I didn’t myself think it evokes the old East Berlin very much. Reading it in my rented, westernised flat in the Heinrich Heine Strasse (a few hundred yards from a former border crossing), with a fine view of the TV tower and the old Red Rathaus, I felt he’d somehow missed the real feeling of the murky, thrilling city I still remember so well. But there are some unpleasant and disturbing thoughts on how much of the wicked Nazi state, especially its secret service, survived the death of Hitler. And, put in the mouth of a German war veteran, there are some unsettling remarks about how much Britain experienced war, in comparison with either Germany or Russia.
Taylor, on the other hand, wears very well. His writing remains clear, intelligent and perceptive. He invites the reader into a sort of complicity. Look, he says, most people couldn’t bear this much reality, but you and I can. Sit down and listen to this…

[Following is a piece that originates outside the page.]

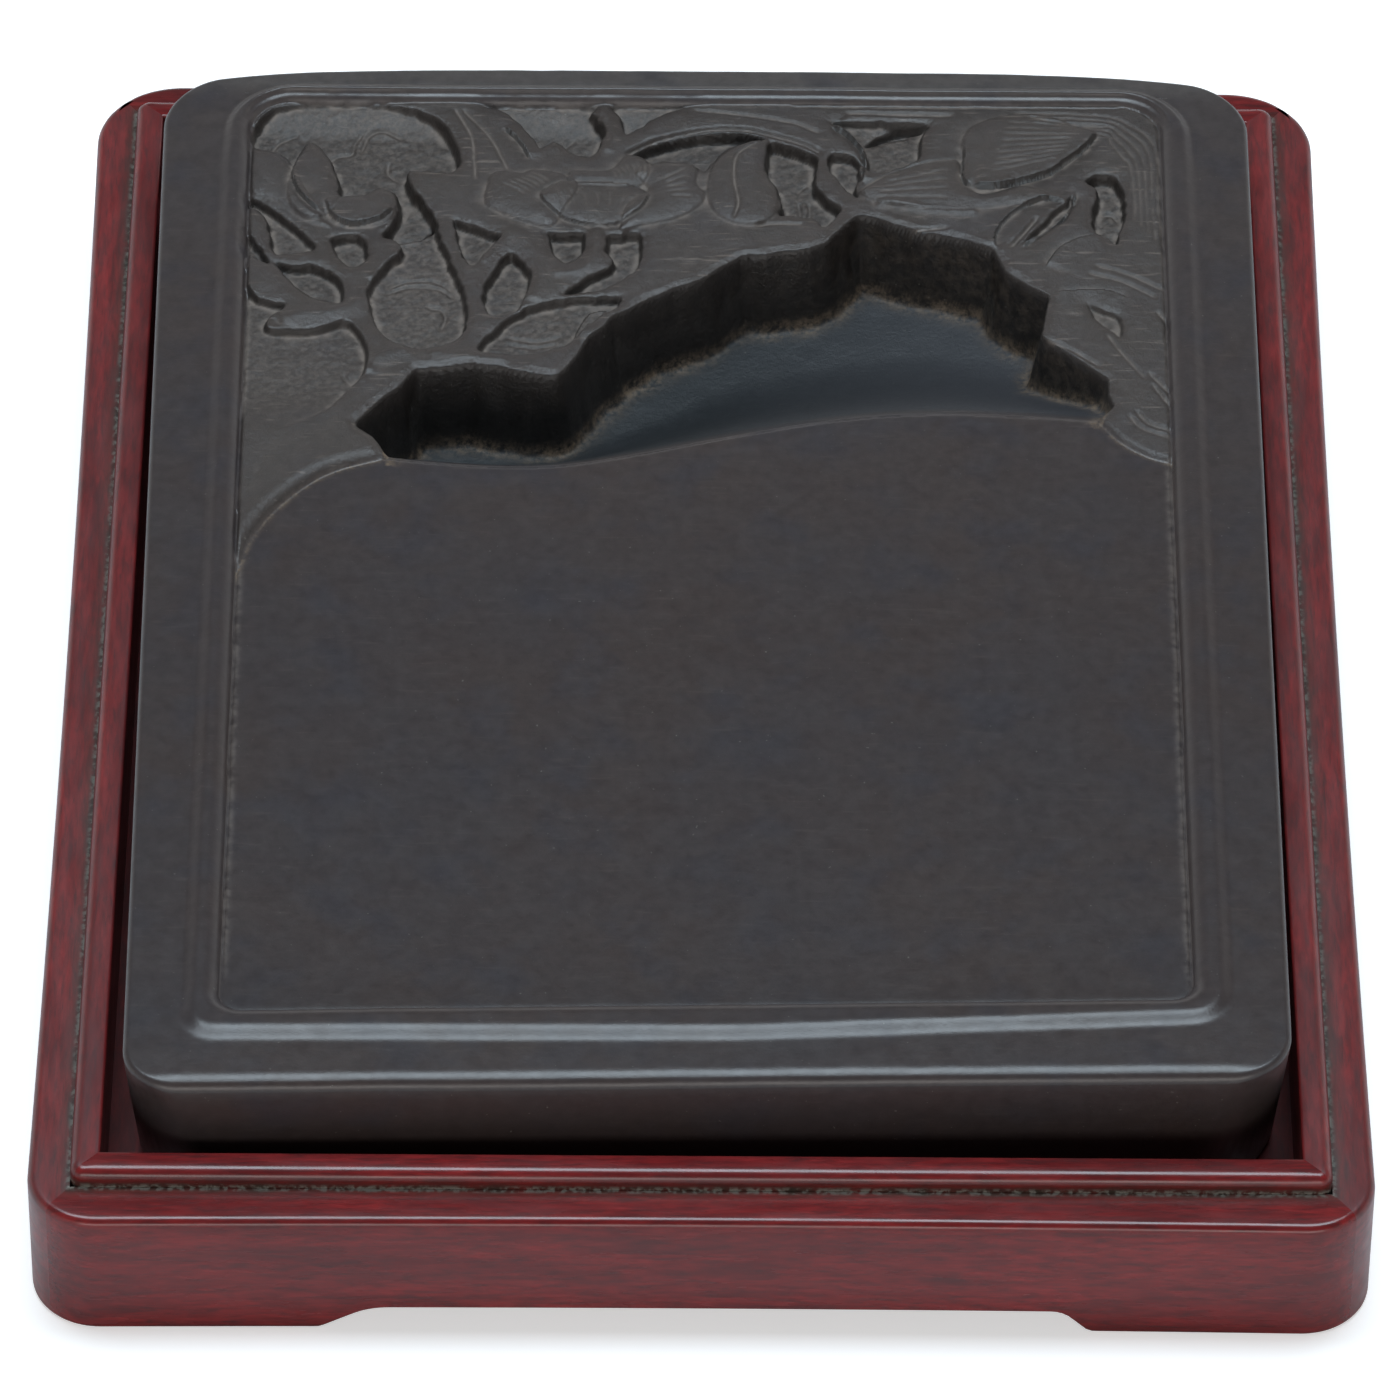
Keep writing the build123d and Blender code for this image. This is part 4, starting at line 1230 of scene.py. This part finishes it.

His dismissal of the importance of the Hossbach memorandum, supposedly a sinister deep-laid plan for war, actually an inconsequential political ploy, his casual mention of the fact that the Czech president Emil Hacha, was not ‘summoned’ to Berlin in 1939 but sought the meeting himself, and a dozen other myth-cracking torpedoes, all still have the freshness they must have had when his book was published (to howls of rage) in 1961.
I must say I find his argument that Hitler was a wild improviser, and that French and British attitudes towards him, Germany and Eastern Europe were incompetent and often absurd, much more persuasive than the standard narrative. He also offers a better explanation than anyone else of how (through a series of bungles and miscalculations) Britain ended up madly guaranteeing Poland and so giving Colonel Beck, the Polish Foreign Minister, the power to start a general European war whenever he chose. He chose September 1939, and much good it did him.
Nobody reading this work would be impressed by the diplomatic skills of politicians, or anxious to offer them any power to start wars. They do not, for the most part, have a clue what they are doing. They claim success if it turns out all right, and are never there when the booby prizes for failure, death and loss are being awarded.